--- Start ---
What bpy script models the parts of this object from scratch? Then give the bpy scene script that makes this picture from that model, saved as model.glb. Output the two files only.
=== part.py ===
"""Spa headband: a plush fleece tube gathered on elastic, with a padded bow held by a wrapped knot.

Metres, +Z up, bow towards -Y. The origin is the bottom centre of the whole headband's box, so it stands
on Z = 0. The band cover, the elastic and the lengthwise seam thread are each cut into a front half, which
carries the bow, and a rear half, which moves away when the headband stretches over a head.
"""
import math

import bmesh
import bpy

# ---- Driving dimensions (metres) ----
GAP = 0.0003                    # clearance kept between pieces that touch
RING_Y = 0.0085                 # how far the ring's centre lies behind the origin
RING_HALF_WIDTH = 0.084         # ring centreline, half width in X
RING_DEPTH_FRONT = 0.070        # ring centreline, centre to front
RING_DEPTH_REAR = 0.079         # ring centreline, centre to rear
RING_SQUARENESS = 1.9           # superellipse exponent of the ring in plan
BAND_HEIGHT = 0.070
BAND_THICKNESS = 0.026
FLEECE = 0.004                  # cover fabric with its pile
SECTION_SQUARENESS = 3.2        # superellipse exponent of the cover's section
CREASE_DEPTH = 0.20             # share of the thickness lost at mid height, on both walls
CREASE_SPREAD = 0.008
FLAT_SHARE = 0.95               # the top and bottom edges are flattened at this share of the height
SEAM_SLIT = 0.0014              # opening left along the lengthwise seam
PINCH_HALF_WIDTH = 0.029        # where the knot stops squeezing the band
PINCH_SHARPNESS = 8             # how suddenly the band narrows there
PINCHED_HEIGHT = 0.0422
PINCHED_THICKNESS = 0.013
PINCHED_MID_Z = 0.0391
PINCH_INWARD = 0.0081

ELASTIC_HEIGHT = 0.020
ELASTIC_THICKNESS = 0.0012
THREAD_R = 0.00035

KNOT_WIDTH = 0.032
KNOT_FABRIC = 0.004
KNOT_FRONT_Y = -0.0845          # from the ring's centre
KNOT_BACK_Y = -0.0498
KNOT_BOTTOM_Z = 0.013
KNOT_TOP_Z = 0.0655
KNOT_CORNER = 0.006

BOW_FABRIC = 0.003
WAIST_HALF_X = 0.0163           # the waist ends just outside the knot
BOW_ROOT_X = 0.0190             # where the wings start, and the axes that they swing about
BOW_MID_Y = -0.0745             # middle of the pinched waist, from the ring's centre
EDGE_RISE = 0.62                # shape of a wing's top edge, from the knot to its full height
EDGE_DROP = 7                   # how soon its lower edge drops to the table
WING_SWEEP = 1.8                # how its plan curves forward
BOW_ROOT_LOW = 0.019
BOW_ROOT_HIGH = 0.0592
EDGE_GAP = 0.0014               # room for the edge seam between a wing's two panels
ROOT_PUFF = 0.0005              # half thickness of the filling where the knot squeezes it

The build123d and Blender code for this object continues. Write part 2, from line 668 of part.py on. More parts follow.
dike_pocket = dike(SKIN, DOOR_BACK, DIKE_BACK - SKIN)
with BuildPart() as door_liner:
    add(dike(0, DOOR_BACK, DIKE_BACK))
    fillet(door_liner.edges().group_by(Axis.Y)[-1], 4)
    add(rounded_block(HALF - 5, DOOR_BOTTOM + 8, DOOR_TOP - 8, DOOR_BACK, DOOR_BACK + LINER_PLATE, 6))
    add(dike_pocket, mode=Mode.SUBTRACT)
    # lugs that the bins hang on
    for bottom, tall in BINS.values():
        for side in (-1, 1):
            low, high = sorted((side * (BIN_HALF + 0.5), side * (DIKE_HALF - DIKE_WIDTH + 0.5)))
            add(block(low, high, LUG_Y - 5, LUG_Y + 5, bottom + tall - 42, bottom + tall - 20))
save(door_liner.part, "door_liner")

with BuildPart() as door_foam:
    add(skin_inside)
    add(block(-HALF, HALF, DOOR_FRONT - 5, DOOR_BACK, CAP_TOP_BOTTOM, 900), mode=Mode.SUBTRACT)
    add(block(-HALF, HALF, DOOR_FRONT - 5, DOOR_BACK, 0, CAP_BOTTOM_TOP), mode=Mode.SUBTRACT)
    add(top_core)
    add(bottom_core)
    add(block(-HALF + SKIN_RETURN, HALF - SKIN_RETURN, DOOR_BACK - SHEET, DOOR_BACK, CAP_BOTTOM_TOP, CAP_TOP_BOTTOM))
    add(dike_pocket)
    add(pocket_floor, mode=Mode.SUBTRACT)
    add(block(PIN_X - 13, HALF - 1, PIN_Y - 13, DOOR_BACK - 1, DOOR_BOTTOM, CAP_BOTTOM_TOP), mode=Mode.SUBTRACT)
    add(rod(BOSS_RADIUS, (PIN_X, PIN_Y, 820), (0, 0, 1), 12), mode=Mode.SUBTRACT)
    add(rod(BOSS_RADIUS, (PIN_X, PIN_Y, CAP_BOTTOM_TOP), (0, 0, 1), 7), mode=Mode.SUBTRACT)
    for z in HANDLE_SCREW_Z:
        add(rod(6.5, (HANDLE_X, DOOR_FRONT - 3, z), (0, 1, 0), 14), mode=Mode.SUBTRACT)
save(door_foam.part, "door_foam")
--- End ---
--- Start ---
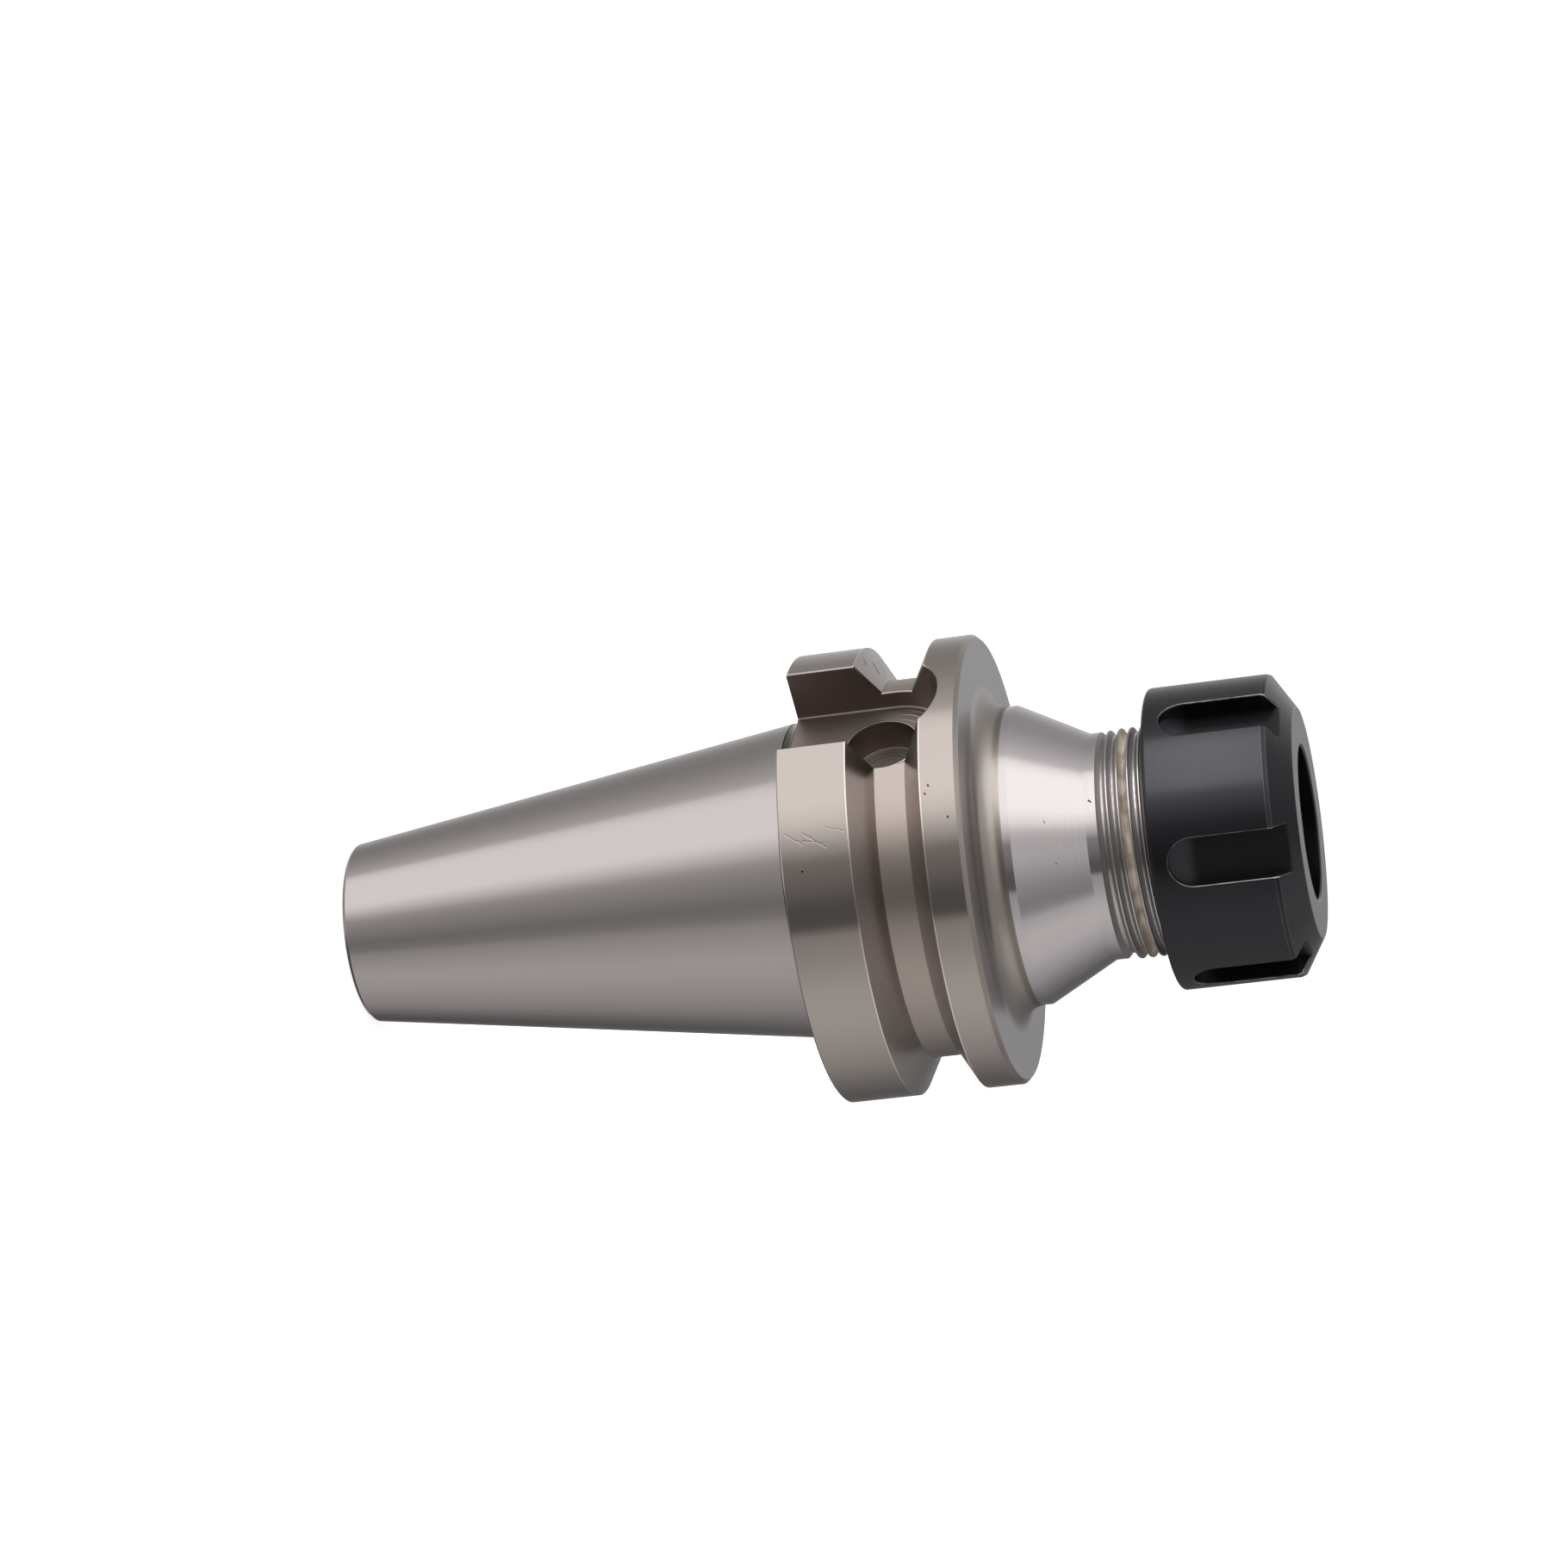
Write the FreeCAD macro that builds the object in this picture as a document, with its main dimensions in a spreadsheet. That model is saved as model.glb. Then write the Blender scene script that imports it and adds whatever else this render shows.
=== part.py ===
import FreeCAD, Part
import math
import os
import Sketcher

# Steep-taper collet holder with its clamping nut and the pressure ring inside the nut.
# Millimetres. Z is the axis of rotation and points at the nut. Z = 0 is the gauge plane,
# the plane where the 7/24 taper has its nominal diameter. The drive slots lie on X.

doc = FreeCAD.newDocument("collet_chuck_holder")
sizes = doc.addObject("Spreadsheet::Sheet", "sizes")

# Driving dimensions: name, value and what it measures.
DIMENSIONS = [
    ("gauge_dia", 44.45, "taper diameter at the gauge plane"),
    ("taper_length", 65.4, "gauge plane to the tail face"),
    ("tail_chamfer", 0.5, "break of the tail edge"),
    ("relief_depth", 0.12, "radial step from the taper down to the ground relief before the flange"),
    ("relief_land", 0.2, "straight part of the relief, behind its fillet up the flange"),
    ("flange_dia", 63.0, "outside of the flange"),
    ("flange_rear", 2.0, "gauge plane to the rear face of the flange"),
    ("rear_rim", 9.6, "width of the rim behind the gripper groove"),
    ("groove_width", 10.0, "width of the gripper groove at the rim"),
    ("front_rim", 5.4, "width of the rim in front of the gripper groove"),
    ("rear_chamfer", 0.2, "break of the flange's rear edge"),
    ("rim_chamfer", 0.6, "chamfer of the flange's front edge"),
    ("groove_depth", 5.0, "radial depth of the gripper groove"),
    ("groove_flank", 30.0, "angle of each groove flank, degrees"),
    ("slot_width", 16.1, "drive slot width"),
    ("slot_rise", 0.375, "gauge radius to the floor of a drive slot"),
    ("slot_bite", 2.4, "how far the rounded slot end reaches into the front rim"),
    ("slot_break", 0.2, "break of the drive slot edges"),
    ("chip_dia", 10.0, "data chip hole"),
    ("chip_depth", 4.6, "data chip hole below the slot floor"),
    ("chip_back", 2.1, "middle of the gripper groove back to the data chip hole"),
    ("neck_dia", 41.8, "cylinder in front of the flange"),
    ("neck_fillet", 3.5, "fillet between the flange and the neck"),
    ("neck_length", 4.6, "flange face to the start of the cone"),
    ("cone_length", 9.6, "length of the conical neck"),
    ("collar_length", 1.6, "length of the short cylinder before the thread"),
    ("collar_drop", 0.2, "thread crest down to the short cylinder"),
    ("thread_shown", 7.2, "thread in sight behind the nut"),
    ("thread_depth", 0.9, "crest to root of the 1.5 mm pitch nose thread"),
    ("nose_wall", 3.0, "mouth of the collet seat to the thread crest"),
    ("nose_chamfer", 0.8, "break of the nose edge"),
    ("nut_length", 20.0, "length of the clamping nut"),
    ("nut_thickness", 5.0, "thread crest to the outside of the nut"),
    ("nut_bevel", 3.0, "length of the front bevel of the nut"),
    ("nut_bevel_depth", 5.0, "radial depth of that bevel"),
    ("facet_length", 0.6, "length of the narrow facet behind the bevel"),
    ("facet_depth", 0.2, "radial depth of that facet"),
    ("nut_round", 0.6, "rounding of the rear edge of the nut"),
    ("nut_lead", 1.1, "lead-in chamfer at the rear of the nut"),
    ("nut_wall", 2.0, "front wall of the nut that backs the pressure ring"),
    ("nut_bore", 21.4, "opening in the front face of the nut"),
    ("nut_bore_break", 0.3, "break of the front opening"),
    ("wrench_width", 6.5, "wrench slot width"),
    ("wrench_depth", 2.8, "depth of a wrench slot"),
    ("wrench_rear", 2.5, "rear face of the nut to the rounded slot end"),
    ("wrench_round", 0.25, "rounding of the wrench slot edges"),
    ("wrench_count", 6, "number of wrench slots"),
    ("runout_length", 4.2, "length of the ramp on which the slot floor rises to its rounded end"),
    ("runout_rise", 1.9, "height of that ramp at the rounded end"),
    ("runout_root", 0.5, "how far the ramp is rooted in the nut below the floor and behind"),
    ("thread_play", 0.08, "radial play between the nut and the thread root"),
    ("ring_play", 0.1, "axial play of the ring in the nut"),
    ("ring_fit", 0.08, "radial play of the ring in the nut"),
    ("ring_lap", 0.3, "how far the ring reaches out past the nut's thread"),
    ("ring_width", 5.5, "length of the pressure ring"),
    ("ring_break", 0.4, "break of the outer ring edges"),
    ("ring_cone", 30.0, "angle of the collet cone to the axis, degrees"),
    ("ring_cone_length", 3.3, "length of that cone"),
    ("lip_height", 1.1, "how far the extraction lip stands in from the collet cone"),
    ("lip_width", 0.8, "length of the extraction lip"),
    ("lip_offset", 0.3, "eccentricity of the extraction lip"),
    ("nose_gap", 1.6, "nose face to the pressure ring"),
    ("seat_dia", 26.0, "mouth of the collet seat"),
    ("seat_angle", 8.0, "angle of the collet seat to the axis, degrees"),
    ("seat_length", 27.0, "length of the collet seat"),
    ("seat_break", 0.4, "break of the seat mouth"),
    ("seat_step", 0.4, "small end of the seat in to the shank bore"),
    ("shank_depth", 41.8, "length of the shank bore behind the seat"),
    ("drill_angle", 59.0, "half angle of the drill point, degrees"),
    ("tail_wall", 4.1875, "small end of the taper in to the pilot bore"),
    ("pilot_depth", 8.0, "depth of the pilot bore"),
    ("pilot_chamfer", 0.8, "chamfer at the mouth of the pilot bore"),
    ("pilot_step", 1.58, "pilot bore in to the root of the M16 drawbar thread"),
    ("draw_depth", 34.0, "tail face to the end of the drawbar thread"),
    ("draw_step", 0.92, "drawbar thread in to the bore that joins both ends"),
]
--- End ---
_Work to do_.
Among the entries above, how many lines include the word "parts"? Give the number with no comment.

_Written answer_.
2